Гэри Хамильтон и Соли Шин228 обсуждают капиталистическое развитие в Восточной Азии в более широком историческом и теоретическом контексте. По их мнению, дебаты, которые сначала касались исключительно Японии, а затем и «тигров» – Южной Кореи и Тайваня, должны быть помещены в более широкий и долгосрочный контекст подъема азиатского капитализма. Необходимость этого обусловлена не только эпохальными трансформациями Китая; во внимание следует принимать рост капиталистических экономик в Юго-Восточной Азии и в Индии. Это расширяет перспективу, предполагая последующие шаги.
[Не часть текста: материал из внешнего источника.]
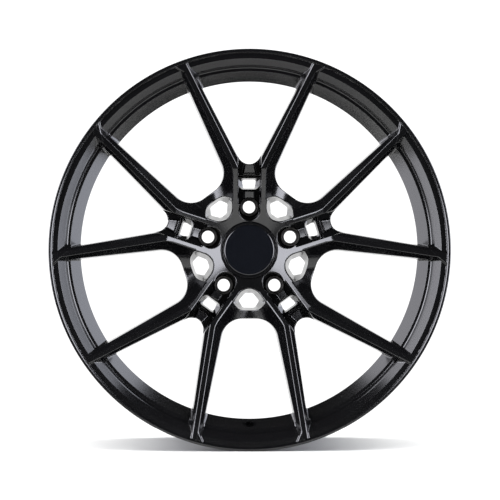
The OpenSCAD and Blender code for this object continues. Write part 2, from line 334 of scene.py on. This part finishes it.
def fold(x, y):
    """Folds the wheel's plane onto one mirror half of a fork. Returns x and y from the fork's middle line,
    and side and up from the middle line of the gap beside it, where side is negative."""
    x = np.abs(x)
    side = x * math.cos(HALF_STEP) - y * math.sin(HALF_STEP)
    up = x * math.sin(HALF_STEP) + y * math.cos(HALF_STEP)
    side = -np.abs(side)
    x = side * math.cos(HALF_STEP) + up * math.sin(HALF_STEP)
    y = -side * math.sin(HALF_STEP) + up * math.cos(HALF_STEP)
    return x, y, side, up


def add_rib_and_block(body, x, y, dish):
    """The rib across the slot, and the tapered block that fills its outer end."""
    rib = overlap(overlap(x - RIB_HALF, dish + RIB_SUNK, 0.8), np.maximum(y - RIB_Y[1], RIB_Y[0] - y), 0.8)
    body = union(body, rib, 1.2)
    block_side = x - (BLOCK_HALF - (y - BLOCK_Y[0]) * BLOCK_TAPER)
    block = overlap(overlap(block_side, dish + BLOCK_SUNK, 0.9), BLOCK_Y[0] - y, 0.9)
    return union(body, np.maximum(block, y - BLOCK_Y[1]), 2.6)


def cut_openings(body, x, y, side, up, d):
    """The hub's six-sided windows, the slots' small windows, the lug bores and the cap's pocket."""
    r = np.hypot(x, y)
    body = cut(body, funnel(HEX_FRONT, HEX_BACK, side, up, d, *HEX_DEPTHS, 2.0), 0.9)
    port = funnel(PORT_FRONT, PORT_BACK, x, y, d, *PORT_DEPTHS, 1.2)
    body = cut(body, np.maximum(port, PORT_START_D - d), 0.5)
    lug = np.hypot(x, y - LUG_R)
    body = cut(body, np.minimum(np.maximum(lug - NUT_POCKET_R, d - NUT_POCKET_D), lug - BORE_R), 0.5)
    pocket = np.minimum(np.maximum(r - CAP_POCKET_R, d - CAP_POCKET_D), r - CAP_BORE_R)
    return cut(body, np.minimum(pocket, np.maximum(r - CAP_GROOVE_R, CAP_GROOVE_D - d)), 0.4)


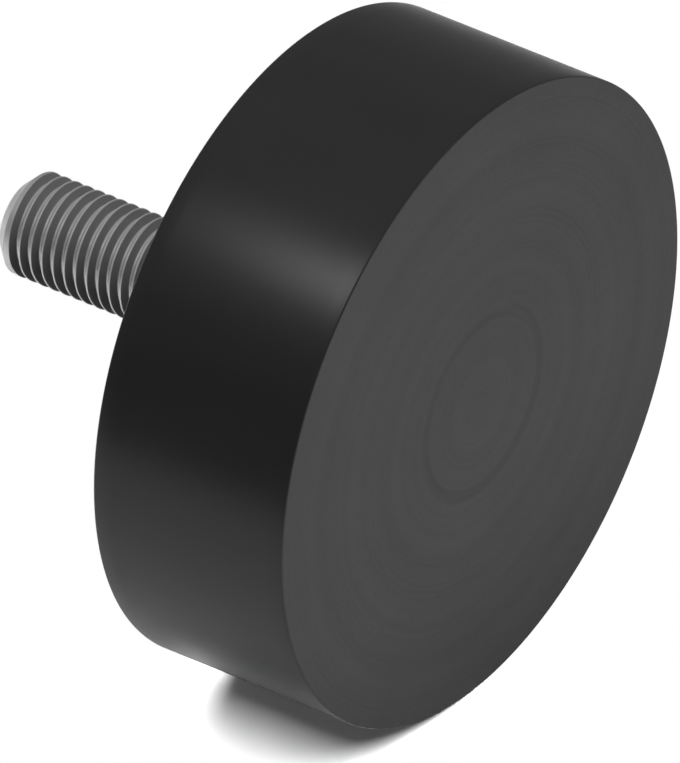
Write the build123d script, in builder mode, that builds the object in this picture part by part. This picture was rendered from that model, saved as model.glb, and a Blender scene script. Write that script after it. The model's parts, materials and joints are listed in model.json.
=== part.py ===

Капиталистическое развитие является глобальным процессом, который пересекает политические и культурные границы, сохраняет сущностные характеристики на протяжении всей истории своего существования, но также может создавать новые паттерны в ответ на изменяющиеся условия. С этой точки зрения критика политической экономии Маркса – проект, который оказался открытым для множества интерпретаций в различных исторических обстоятельствах, – может быть взята на вооружение новыми подходами к восточноазиатскому опыту. Основной идеей в данном случае является самообновляющийся динамизм экономики с открытым финалом, который не может быть заперт в рамках национального государства. Применительно к Восточной Азии эта перспектива предполагает критический взгляд на исследования, сфокусированные на «девелопменталистском государстве», которое, как считается, было основой экономического роста Восточной Азии после Второй мировой войны. Как показывают Хамильтон и Шин, плодотворная работа Чалмерса Джонсона о девелопменталистском государстве не была просто интерпретацией японской траектории. Джонсон дал новый поворот более старой традиции, подчеркивающей роль государства в догоняющем развитии среди индустриальных держав Запада; его аргумент также был связан с более общей попыткой «вернуть государство обратно в анализ», которая была характерна для дебатов в социальной науке в конце 1970‐х и начале 1980‐х годов.